◆ GIVEN PROBLEM ◆
Please set down exactly the lines of the listing below from the line containing "The three.js and" through the line containing "BATTEN_STEPS = 4", both lines included, leaving out all other lines.
# start of MATERIAL
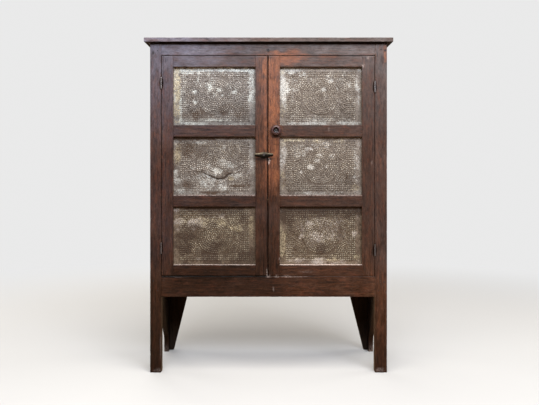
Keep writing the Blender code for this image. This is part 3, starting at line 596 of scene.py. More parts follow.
def section(low, high, radius, spans):
    """Points round a rectangle with rounded corners, for every station, with their outward normals and edge marks.
    low, high: (stations, 2). radius: (stations, 4). spans: how many cells the two kinds of side are cut in."""
    arcs, nick = 3, 0.14
    signs = np.array(((-1, -1), (1, -1), (1, 1), (-1, 1)))
    centres = [np.where(sign < 0, low, high) - radius[:, [k]] * sign for k, sign in enumerate(signs)]
    points, normals, edges = [], [], []
    for index in range(4):
        for step in range(arcs + 1):
            angle = math.pi + index * math.pi / 2 + step * math.pi / 2 / arcs
            normals.append((math.cos(angle), math.sin(angle)))
            points.append(centres[index] + radius[:, [index]] * np.array(normals[-1]))
            edges.append(1.0 if 0 < step < arcs else 0.75)
        after, cells = (index + 1) % 4, spans[index % 2]
        here, there = points[-1], centres[after] + radius[:, [after]] * np.array(normals[-1])
        places = [0.5] if cells < 2 else [nick / cells, *[k / cells for k in range(1, cells)], 1 - nick / cells]
        for place in places:
            points.append(here + (there - here) * place)
            normals.append(normals[-1])
            edges.append(0.35 if place in (places[0], places[-1]) else 0.0)
    return np.stack(points, 1), np.array(normals), np.array(edges)


def board(node, along, thin, clip=None, profile=None, breaks=(), wide_range=None, radius=0.0013, step=0.007,
          material=OLD_FINISH, slot="old_finish", paint=paint_old, warp=0.00022, seed=0, ragged=1.0, hollows=(0, ()),
          spread=0.04):
    """A sawn board with worn, chipped edges and a planed, slightly hollow face, along a world axis.
    hollows: a corner and the heights where it is cut away for fingers. spread: how far its tone may differ."""
    low, high = box(node)
    wide = 3 - along - thin
    if clip:
        low[along], high[along] = clip
    if wide_range:
        low[wide], high[wide] = wide_range
    end = radius * 0.9
    count = max(2, round((high[along] - low[along] - 2 * end) / step))
    stations = np.linspace(low[along] + end, high[along] - end, count + 1)
    for place in breaks:
        stations = stations[abs(stations - place) > 0.0012]
        stations = np.append(stations, [place - 0.0003, place + 0.0003])
    turns = np.radians([0.0, 30.0, 60.0])
    head = low[along] + end - end * np.cos(turns)
    tail = (high[along] - end + end * np.cos(turns))[::-1]
    stations = np.concatenate([head, np.sort(stations), tail])
    inset = np.zeros(len(stations))
    inset[:3] = end - end * np.sin(turns)
    inset[-3:] = inset[:3][::-1]

    low2, high2 = (np.tile(corner[[wide, thin]], (len(stations), 1)) for corner in (low, high))
    if profile:
        low2[:, 0], high2[:, 0] = profile(stations)
    low2, high2 = low2 + inset[:, None], high2 - inset[:, None]
    radii = np.empty((len(stations), 4))
    for corner in range(4):
        probe = [(place, corner * 3.0, seed * 1.3) for place in stations]
        chipped = 1.5 * smooth(0.35, 0.9, field(probe, (0.016, 1, 1), 12))
        radii[:, corner] = radius * (0.75 + ragged * (0.45 * field(probe, (0.05, 1, 1), 11) + chipped))
    for place in hollows[1]:
        cut = 1 - smooth(0.75, 1.0, abs(stations - place) / FINGER_HALF)
        radii[:, hollows[0]] = np.maximum(radii[:, hollows[0]], FINGER_RADIUS * cut)
    radii = np.minimum(radii, 0.35 * np.min(high2 - low2, axis=1)[:, None])
    spans = [max(1, round((high[axis] - low[axis]) / step)) for axis in (wide, thin)]
    ring, normal, edge = section(low2, high2, radii, spans)

    count = len(edge)
    points, normals = np.zeros((2, len(stations), count, 3))
    points[..., along] = stations[:, None]
    points[..., [wide, thin]], normals[..., [wide, thin]] = ring, normal
    points, normals = points.reshape(-1, 3), normals.reshape(-1, 3)
    lengthwise = np.arange(3) == along
    hollow = warp * (0.5 + 0.5 * field(points, np.where(lengthwise, 0.22, 0.030), seed + 21))
    hollow += warp * 1.6 * smooth(0.45, 0.95, field(points, np.where(lengthwise, 0.030, 0.009), seed + 22))
    points = points - normals * (hollow * np.repeat(1.0 - smooth(0.0, end * 0.9, inset), count))[:, None]
    faces = tube(len(stations), count)
    if (wide, thin, along) in ((0, 2, 1), (1, 0, 2), (2, 1, 0)):
        faces = [face[::-1] for face in faces]

    mask, haze = np.zeros((len(points), 4)), np.zeros(len(points))
    tone = np.full(len(points), 1.0 + spread * drawn(seed * 3.71, 43))
    worn = np.tile(edge, len(stations))
    worn[:3 * count] += 0.8
    worn[-3 * count:] += 0.8
    rubbed = np.clip(np.clip(worn, 0, 1) * (0.72 + 0.45 * field(points, 0.035, seed + 31)), 0, 1)
    mask[:, EDGE] = np.maximum(rubbed, 0.34 * (1 - smooth(0.30, 0.62, points[:, Z])))
    paint(points, normals, mask, tone, haze)
    grain = points[:, [along, wide, thin]] + [drawn(seed * 7.13, 41, axis) * 3 for axis in range(3)]
    add_piece(node + "_board", (points, faces), NODES[node]["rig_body"], slot, material, (node,), (-2, -1),
              grain=grain, mask=mask, tone=tone, haze=np.clip(haze, 0, 1))


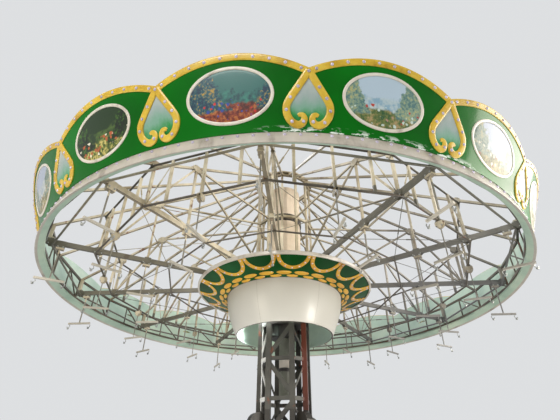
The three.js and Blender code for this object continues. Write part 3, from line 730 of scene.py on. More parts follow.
def keep_flat_place(obj):
    attribute = obj.data.attributes.new("flat_place", "FLOAT_VECTOR", "POINT")
    for value, vertex in zip(attribute.data, obj.data.vertices):
        value.vector = vertex.co


# %% Sixteen panels round the rim
PANEL_TURNS = [FIRST_PANEL_DEG + 90 + PANEL_STEP_DEG * i for i in range(PANELS)]
skin = panel_skin()
keep_flat_place(skin)
smooth(wrapped(leaned(skin)))
panel_skins = repeated(skin, "crown_skin", PANEL_TURNS)
for i, obj in enumerate(panel_skins):
    on_body("rotor", "crown_paint", obj)
    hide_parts(f"crown_panel_{i + 1:02d}")
print("panel skins", len(panel_skins))

# %% [markdown]
# ## Yellow mouldings
# An arch band runs along each panel's top, and a heart-shaped one covers each joint: both
# sides start at the valley between two arches and end in a scroll at the bottom. A strip
# with a rounded profile is swept along each path; on the scroll the strip grows narrower.

# %% Arch bands
ARCH_WIDTH = 0.09
ARCH_RISE = 0.012
ARCH_STEPS = 40


def upright(obj):
    settle(obj, rotation_euler=(math.pi / 2, 0, 0))
    return obj


def arch_line():
    xs = [PANEL_WIDTH * (i / ARCH_STEPS - 0.5) for i in range(ARCH_STEPS + 1)]
    return [(x, arch(x) - ARCH_WIDTH / 2) for x in xs]


arch_band = upright(moulding("arch_band", arch_line(), ARCH_WIDTH, ARCH_RISE, gold_gelcoat))
arches = repeated(wrapped(leaned(arch_band)), "arch_band", PANEL_TURNS)
print("arch bands", len(arches))

# %% Hearts: places on one side, from the valley down to the end of the scroll
HEART_WIDTH = 0.094
HEART_RISE = 0.02
HEART_SIDE = [(0.0, 0.955), (0.063, 0.850), (0.146, 0.718), (0.222, 0.602), (0.270, 0.502),
              (0.265, 0.392), (0.214, 0.304), (0.137, 0.259), (0.074, 0.280), (0.049, 0.334),
              (0.066, 0.376), (0.101, 0.388), (0.128, 0.376)]
HEART_SWELL = [1, 1, 1, 1, 1, 1, 1, 1, 0.95, 0.86, 0.74, 0.6, 0.42]
BATTEN_STEPS = 4


def heart():
    swell = [start + (end - start) * k / BATTEN_STEPS
             for start, end in zip(HEART_SWELL, HEART_SWELL[1:]) for k in range(BATTEN_STEPS)]
    swell.append(HEART_SWELL[-1])
    sides = []
    for side in (-1, 1):
        path = [(side * x, z) for x, z in batten(HEART_SIDE, BATTEN_STEPS)]
        strip = moulding("heart_side", path, HEART_WIDTH, HEART_RISE, gold_gelcoat, swell=swell)
        sides.append(upright(strip))
    return joined("heart", *sides)


JOINT_TURNS = [turn + PANEL_STEP_DEG / 2 for turn in PANEL_TURNS]
hearts = repeated(wrapped(leaned(heart())), "heart", JOINT_TURNS)
crown_mouldings = joined("crown_mouldings", *arches, *hearts)
smooth(crown_mouldings, 50)
on_body("rotor", "crown_paint", crown_mouldings)
print("mouldings", len(crown_mouldings.data.polygons), "faces")

# %% [markdown]
# ## Pictures
# Each panel carries an oval board with a painted landscape in a cream frame. The board is a
# flattened ball, cut in half, so that it is slightly crowned as a pressed sheet is. The
# landscapes are built from noise: a sky, far hills, a meadow and trees at the sides, each
# bounded by a line that the noise makes ragged, and flower heads where cells have centres.

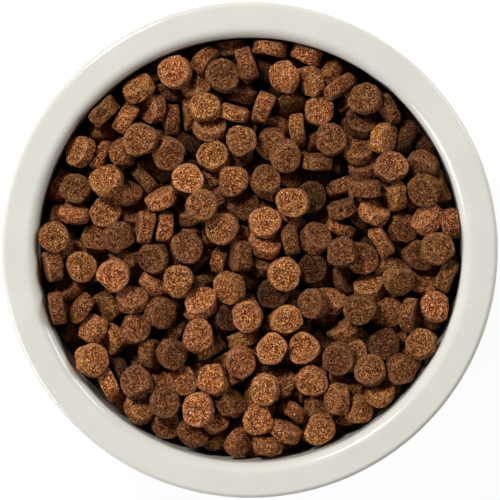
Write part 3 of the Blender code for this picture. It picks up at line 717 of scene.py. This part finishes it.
# end of MATERIAL
◆ TASK ANSWER ◆
The three.js and Blender code for this object continues. Write part 3, from line 730 of scene.py on. More parts follow.
def keep_flat_place(obj):
    attribute = obj.data.attributes.new("flat_place", "FLOAT_VECTOR", "POINT")
    for value, vertex in zip(attribute.data, obj.data.vertices):
        value.vector = vertex.co


# %% Sixteen panels round the rim
PANEL_TURNS = [FIRST_PANEL_DEG + 90 + PANEL_STEP_DEG * i for i in range(PANELS)]
skin = panel_skin()
keep_flat_place(skin)
smooth(wrapped(leaned(skin)))
panel_skins = repeated(skin, "crown_skin", PANEL_TURNS)
for i, obj in enumerate(panel_skins):
    on_body("rotor", "crown_paint", obj)
    hide_parts(f"crown_panel_{i + 1:02d}")
print("panel skins", len(panel_skins))

# %% [markdown]
# ## Yellow mouldings
# An arch band runs along each panel's top, and a heart-shaped one covers each joint: both
# sides start at the valley between two arches and end in a scroll at the bottom. A strip
# with a rounded profile is swept along each path; on the scroll the strip grows narrower.

# %% Arch bands
ARCH_WIDTH = 0.09
ARCH_RISE = 0.012
ARCH_STEPS = 40


def upright(obj):
    settle(obj, rotation_euler=(math.pi / 2, 0, 0))
    return obj


def arch_line():
    xs = [PANEL_WIDTH * (i / ARCH_STEPS - 0.5) for i in range(ARCH_STEPS + 1)]
    return [(x, arch(x) - ARCH_WIDTH / 2) for x in xs]


arch_band = upright(moulding("arch_band", arch_line(), ARCH_WIDTH, ARCH_RISE, gold_gelcoat))
arches = repeated(wrapped(leaned(arch_band)), "arch_band", PANEL_TURNS)
print("arch bands", len(arches))

# %% Hearts: places on one side, from the valley down to the end of the scroll
HEART_WIDTH = 0.094
HEART_RISE = 0.02
HEART_SIDE = [(0.0, 0.955), (0.063, 0.850), (0.146, 0.718), (0.222, 0.602), (0.270, 0.502),
              (0.265, 0.392), (0.214, 0.304), (0.137, 0.259), (0.074, 0.280), (0.049, 0.334),
              (0.066, 0.376), (0.101, 0.388), (0.128, 0.376)]
HEART_SWELL = [1, 1, 1, 1, 1, 1, 1, 1, 0.95, 0.86, 0.74, 0.6, 0.42]
BATTEN_STEPS = 4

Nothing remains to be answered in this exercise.